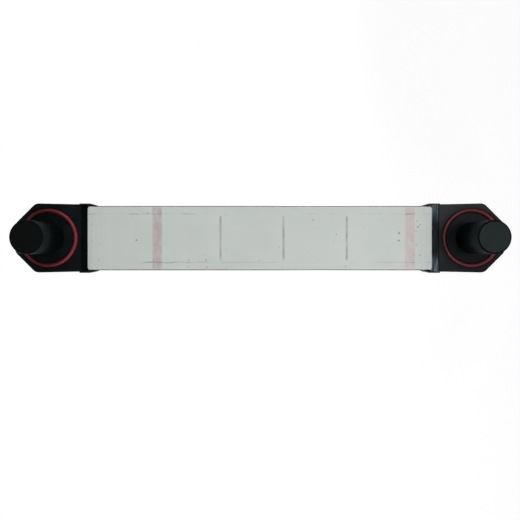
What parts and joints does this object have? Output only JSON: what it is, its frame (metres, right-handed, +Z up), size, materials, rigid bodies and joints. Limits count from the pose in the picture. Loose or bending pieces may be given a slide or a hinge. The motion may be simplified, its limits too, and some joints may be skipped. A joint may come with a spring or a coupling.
{
  "type": "oil level gauge",
  "caption": "Column oil level gauge: a flat clear sight tube and a white scale plate held between black end fittings, with hollow bolts, red face seals and thread caps.",
  "frame": {"origin": "midway between the two bolts, on the face of the tank that the gauge is bolted to", "axes": "+Z up along the gauge, from the lower bolt to the upper; +Y from the tank out to the window; +X across the gauge"},
  "size_m": [0.0338, 0.0586, 0.2318],
  "materials": {
    "black_nylon": "moulded, satin",
    "clear_tube": "clear, polished",
    "white_plate": "smooth white sheet",
    "red_film": "printed red",
    "guard_black": "black powder coat, semi-gloss",
    "red_rubber": "smooth red rubber",
    "black_rubber": "smooth black rubber",
    "plated_steel": "zinc plated",
    "black_cap": "moulded, semi-gloss"
  },
  "bodies": {
    "root": {"sight_tube": "clear_tube", "scale_plate": "white_plate", "max_level_mark": "red_film", "min_level_mark": "red_film", "graduation_lines": "red_film", "front_guard": "guard_black", "upper_end_fitting": "black_nylon", "upper_tube_seal": "black_rubber", "upper_face_seal": "red_rubber", "upper_head_seal": "black_rubber", "upper_washer": "plated_steel", "upper_bolt": "plated_steel", "upper_thread_cap": "black_cap", "lower_end_fitting": "black_nylon", "lower_tube_seal": "black_rubber", "lower_face_seal": "red_rubber", "lower_head_seal": "black_rubber", "lower_washer": "plated_steel", "lower_bolt": "plated_steel", "lower_thread_cap": "black_cap"}
  },
  "joints": []
}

Exercise task:
Each line above is to be repeated exactly.

Worked solution:
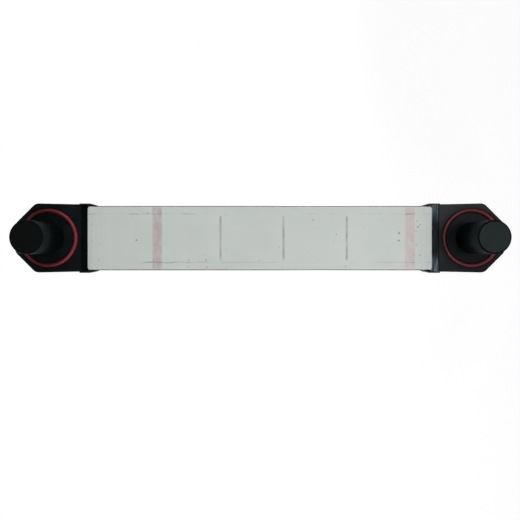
What parts and joints does this object have? Output only JSON: what it is, its frame (metres, right-handed, +Z up), size, materials, rigid bodies and joints. Limits count from the pose in the picture. Loose or bending pieces may be given a slide or a hinge. The motion may be simplified, its limits too, and some joints may be skipped. A joint may come with a spring or a coupling.
{
  "type": "oil level gauge",
  "caption": "Column oil level gauge: a flat clear sight tube and a white scale plate held between black end fittings, with hollow bolts, red face seals and thread caps.",
  "frame": {"origin": "midway between the two bolts, on the face of the tank that the gauge is bolted to", "axes": "+Z up along the gauge, from the lower bolt to the upper; +Y from the tank out to the window; +X across the gauge"},
  "size_m": [0.0338, 0.0586, 0.2318],
  "materials": {
    "black_nylon": "moulded, satin",
    "clear_tube": "clear, polished",
    "white_plate": "smooth white sheet",
    "red_film": "printed red",
    "guard_black": "black powder coat, semi-gloss",
    "red_rubber": "smooth red rubber",
    "black_rubber": "smooth black rubber",
    "plated_steel": "zinc plated",
    "black_cap": "moulded, semi-gloss"
  },
  "bodies": {
    "root": {"sight_tube": "clear_tube", "scale_plate": "white_plate", "max_level_mark": "red_film", "min_level_mark": "red_film", "graduation_lines": "red_film", "front_guard": "guard_black", "upper_end_fitting": "black_nylon", "upper_tube_seal": "black_rubber", "upper_face_seal": "red_rubber", "upper_head_seal": "black_rubber", "upper_washer": "plated_steel", "upper_bolt": "plated_steel", "upper_thread_cap": "black_cap", "lower_end_fitting": "black_nylon", "lower_tube_seal": "black_rubber", "lower_face_seal": "red_rubber", "lower_head_seal": "black_rubber", "lower_washer": "plated_steel", "lower_bolt": "plated_steel", "lower_thread_cap": "black_cap"}
  },
  "joints": []
}